US Suspends Expedited Processing Of Guest Worker H1B Visas

A year ago, Republican frontrunner Donald J. Trump said he called his credit card company call center to check if employees were from India.

“I said to the person, ‘Where are you from?’ I wasn’t really checking on my card. I was actually finding out if this was true. So I called up under the guise I’m checking on my card, said, ‘Where are you from?’ ‘We are from India.’ ‘Oh, great. That’s wonderful. Thank you very much,'” Trump said.

That candidate, who promised to ban Muslims, deport undocumented immigrants, secure borders and fix the immigration system, won the elections. His promise to build a “huge, tall wall” has started, the¬†mass deportation of undocumented immigrants is under way, and the immigration office has now decided to suspend expedited processing for H1B guest worker visas.

Indian nationals are the largest group that benefits the most from H1B visas, most of which are sponsored by information technology companies all across the U.S. The U.S. grants at least 65,000 H1B visas every year in addition to 20,000 for those earned U.S. masters degree.

U.S. Citizenship and Immigration Services (USCIS) announced on Friday that it would temporarily suspend premium processing for all H-1B petitions and that may last up to 6 months.

Petitioners may submit a request to expedite an H-1B petition if they meet certain criteria such as humanitarian reasons and emergency situations.

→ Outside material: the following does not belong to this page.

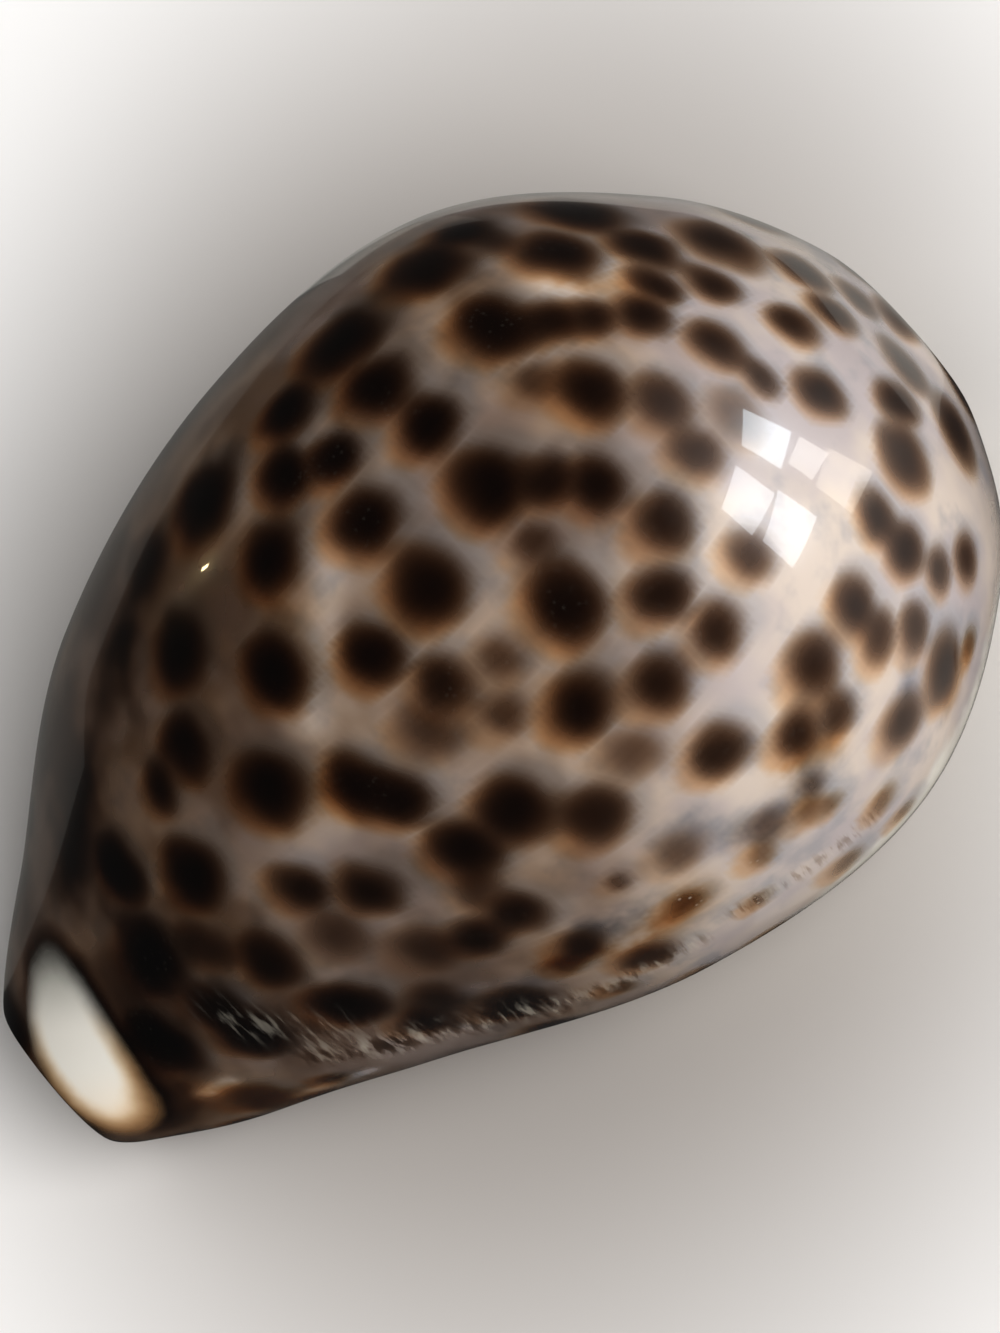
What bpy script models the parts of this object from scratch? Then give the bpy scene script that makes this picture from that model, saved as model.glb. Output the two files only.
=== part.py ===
"""Tiger cowrie shell: one hollow, humped shell, rolled in along its base to a long toothed slit.

Metres, +Z up. +X points to the narrow front (anterior) end and +Y to the columellar side.
The shell rests on its base at z = 0, with the origin under the middle of its box.

Every cross-section is one C: an outside ring and an inside ring, joined at the two lips of the slit.
The C's change along the shell, and at both ends the two rings close on each other round a canal.
"""

import bmesh
import bpy
import numpy as np

MM = 0.001
SHELL_LENGTH = 80 * MM

# Stations run from the rear (posterior) end at 0 to the front (anterior) end at 1.
# They crowd towards the ends, where the shell turns fastest.
STATIONS = (0, 0.08, 0.2, 0.35, 0.5, 0.65, 0.8, 0.92, 1)

# Millimetres at those stations. Widths are measured from the crest line, heights from the table,
# and "waist" is the height at which the section is widest.
OUTSIDE = {
    "crest": (-1.3, -1.1, -1.0, -1.2, -1.2, -2.1, -1.7, -1.5, -1.5),
    "labral": (5.0, 9.3, 17.6, 25.0, 24.9, 20.1, 11.6, 7.0, 5.2),
    "columellar": (5.4, 9.1, 18.7, 27.5, 26.4, 19.1, 10.6, 7.5, 5.9),
    "top": (12.4, 16.5, 27.4, 41.0, 42.0, 31.6, 17.8, 12.4, 11.4),
    "waist": (6.5, 7.5, 9.0, 11.0, 11.5, 10.0, 7.5, 6.5, 6.2),
    "base": (3.9, 1.7, 0.1, -0.7, -0.8, -0.7, 0.1, 1.6, 3.8),
}
INSIDE = {
    "crest": (-0.9, -0.5, -1.3, -1.9, -1.9, -2.7, -2.3, -2.2, -1.8),
    "labral": (2.8, 3.9, 13.4, 22.4, 22.5, 17.5, 8.7, 4.0, 3.1),
    "columellar": (2.8, 3.9, 12.8, 21.6, 21.2, 16.0, 8.3, 4.0, 3.1),
    "top": (8.4, 11.0, 23.0, 38.2, 39.5, 28.8, 14.6, 9.2, 8.2),
    "waist": (6.2, 7.2, 12.0, 16.0, 16.5, 13.5, 9.2, 7.0, 6.2),
    "base": (5.0, 4.9, 5.6, 5.9, 5.9, 5.7, 5.3, 4.9, 4.9),
}
SLIT = {
    "centre": (-0.7, -0.2, -0.6, -2.8, -4.1, -4.3, -3.5, -2.4, -1.7),
    "half_gap": (1.9, 1.9, 1.7, 1.9, 2.2, 2.6, 3.1, 2.5, 2.1),
}

BACK_ROUNDNESS = 2.05  # exponent of the superellipse over the back: 2 is an ellipse
BASE_ROUNDNESS = 2.6  # and under the base, which is flatter
BLEND = 0.3  # how softly the quarters of a ring run into each other
RIM_SHARE = 0.11  # share of the stations over which an end's rim is rounded
SETBACK = {-1: 0.5 * MM, 1: 0.3 * MM}  # how far the back's rim lies behind the lips, at rear and front
CORNER = 1.8 * MM  # how far each lip's end is rounded off towards the slit

LIP_REACH = {-1: 4.2 * MM, 1: 3.8 * MM}  # width of the roll of the labral and the columellar lip
TEETH = 24  # along each lip
TOOTH_SHIFT = {-1: 0, 1: 0.5}  # the columellar teeth face the gaps between the labral ones
TOOTH_DEPTH = {-1: 0.95 * MM, 1: 0.85 * MM}  # depth of the grooves between the teeth
TOOTHED = (-33 * MM, 32 * MM)  # where along the shell the teeth begin and end
TOOTH_FADE = 2.7 * MM

# Thickened margins near the ends: side, station, its spread, angle from straight down, its spread, height.
CALLUSES = (
    (1, 0.79, 0.075, np.radians(66), np.radians(24), 1.2 * MM),
    (-1, 0.8, 0.06, np.radians(66), np.radians(24), 0.9 * MM),
    (1, 0.13, 0.06, np.radians(66), np.radians(24), 0.7 * MM),
    (-1, 0.13, 0.06, np.radians(66), np.radians(24), 0.7 * MM),
)
# The sunken spire: station and angle of its middle, their spreads, and its depth.
SPIRE = (0.1, np.radians(205), 0.035, np.radians(20), 1.2 * MM)

END_STEPS = 6  # steps along the shell from either end to the teeth, and between them one for each tooth
LIP_STEPS = 4  # the lips have this many for each of those
BACK_STEPS = 32  # steps round the outside from lip to lip; the inside has half as many
LIP_TUCKS = (1, 0.75, 0.5, 0.22)  # rows on a lip, from its edge in the slit (1) towards the base (0)


def along(values, u):
    """A smooth curve through the values, in millimetres, at the stations; u is the place along it."""
    at = np.array(STATIONS, float)
    y = np.array(values, float) * MM
    slope = np.gradient(y, at)
    slope[0] = 1.5 * (y[1] - y[0]) / (at[1] - at[0]) - 0.5 * slope[1]
    slope[-1] = 1.5 * (y[-1] - y[-2]) / (at[-1] - at[-2]) - 0.5 * slope[-2]
    i = np.clip(np.searchsorted(at, u, side="right") - 1, 0, len(at) - 2)
    span = at[i + 1] - at[i]
    t = (u - at[i]) / span
    start = (2 * t**3 - 3 * t**2 + 1) * y[i] + (t**3 - 2 * t**2 + t) * span * slope[i]
    finish = (3 * t**2 - 2 * t**3) * y[i + 1] + (t**3 - t**2) * span * slope[i + 1]
    return start + finish


def ease(low, high, x):
    """0 below low, 1 above high, and a smooth step between."""
    t = np.clip((x - low) / (high - low), 0, 1)
    return t * t * (3 - 2 * t)


def radius(wall, u, angle):
    """Distance from the section's centre to a ring, at an angle from straight down towards the labral side.

    Each quarter of the ring is a superellipse, and neighbouring quarters blend into each other.
    """
    sideways, upward = np.abs(np.sin(angle)), -np.cos(angle)

    def quarter(width, height, power):
        return (np.abs(sideways / width) ** power + np.abs(upward / height) ** power) ** (-1 / power)

    labral, columellar = along(wall["labral"], u), along(wall["columellar"], u)
    waist = along(wall["waist"], u)
    over, under = along(wall["top"], u) - waist, waist - along(wall["base"], u)
    labral_share = ease(-BLEND, BLEND, np.sin(angle))
    rings = [
        labral_share * quarter(labral, height, power) + (1 - labral_share) * quarter(columellar, height, power)
        for height, power in ((over, BACK_ROUNDNESS), (under, BASE_ROUNDNESS))
    ]
    back_share = ease(-BLEND, BLEND, upward)
    return back_share * rings[0] + (1 - back_share) * rings[1]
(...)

H1B visa is granted for 3 years and can be extended another 3 years. H1B visa holders can apply for permanent residence if they work at least 5 years in the U.S. with that visa.

The USCIS said the temporary suspension will help reduce overall H-1B processing times, complaining that it has currently been unable to process due to the high volume of incoming petitions and the significant surge in premium processing requests over the past few years.